Time Limit : 2000/1000ms (Java/Other)   Memory Limit : 131072/65536K (Java/Other)

Total Submission(s) : 8   Accepted Submission(s) : 6

Problem Description

FJ and his cows enjoy playing a mental game. They write down the numbers from 1 to N (1 <= N <= 10) in a certain order and then sum adjacent numbers to produce a new list with one fewer number. They repeat this until only a single number is left. For example, one instance of the game (when N=4) might go like this:
 

    3   1   2   4

      4   3   6

        7   9

         16

Behind FJ's back, the cows have started playing a more difficult game, in which they try to determine the starting sequence from only the final total and the number N. Unfortunately, the game is a bit above FJ's mental arithmetic capabilities.

Write a program to help FJ play the game and keep up with the cows.

Input

Line 1: Two space-separated integers: N and the final sum.

Output

Line 1: An ordering of the integers 1..N that leads to the given sum.
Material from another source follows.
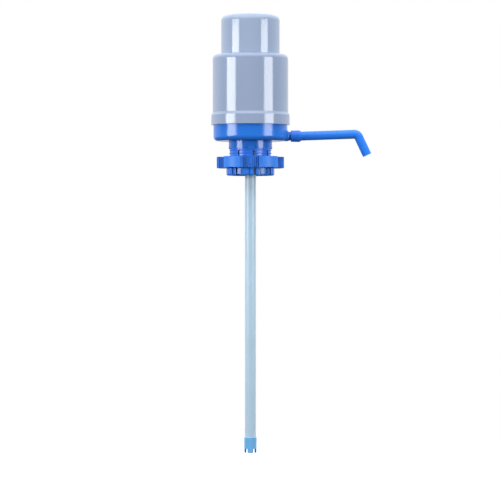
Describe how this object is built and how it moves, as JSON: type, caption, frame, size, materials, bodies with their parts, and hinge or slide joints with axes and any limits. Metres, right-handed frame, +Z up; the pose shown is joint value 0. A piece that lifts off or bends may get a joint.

If there are multiple solutions, choose the one that is lexicographically least, i.e., that puts smaller numbers first.

Sample Input

4 16

Sample Output

3 1 2 4

题意：输入一个1-9的数n，输入一个sum，将 1-n进行排列，按照杨辉三角相加，结果等于sum的输出字典序排列的n个数

思路：看代码

​#include<iostream>
#include<cstdio>
#include<algorithm>
using namespace std;
int main()
{
    int n,m;
    int a[10],b[10];
    cin>>n>>m;
    for(int i=1;i<=n;i++)
    {
        a[i]=i;
    }
    while(1)
    {
        for(int i=1;i<=n;i++)
        {
            b[i]=a[i];
        }
        for(int j=1;j<=n;j++)
        {
            for(int k=1;k<=n-j;k++)
            {
                b[k]+=b[k+1];
            }
        }
        if(b[1]==m) break;

        next_permutation(a+1,a+1+n);
    }
    for(int i=1;i<=n;i++)
    {
        cout<<a[i]<<" ";
    }
    return 0;
}
​

Source

PKU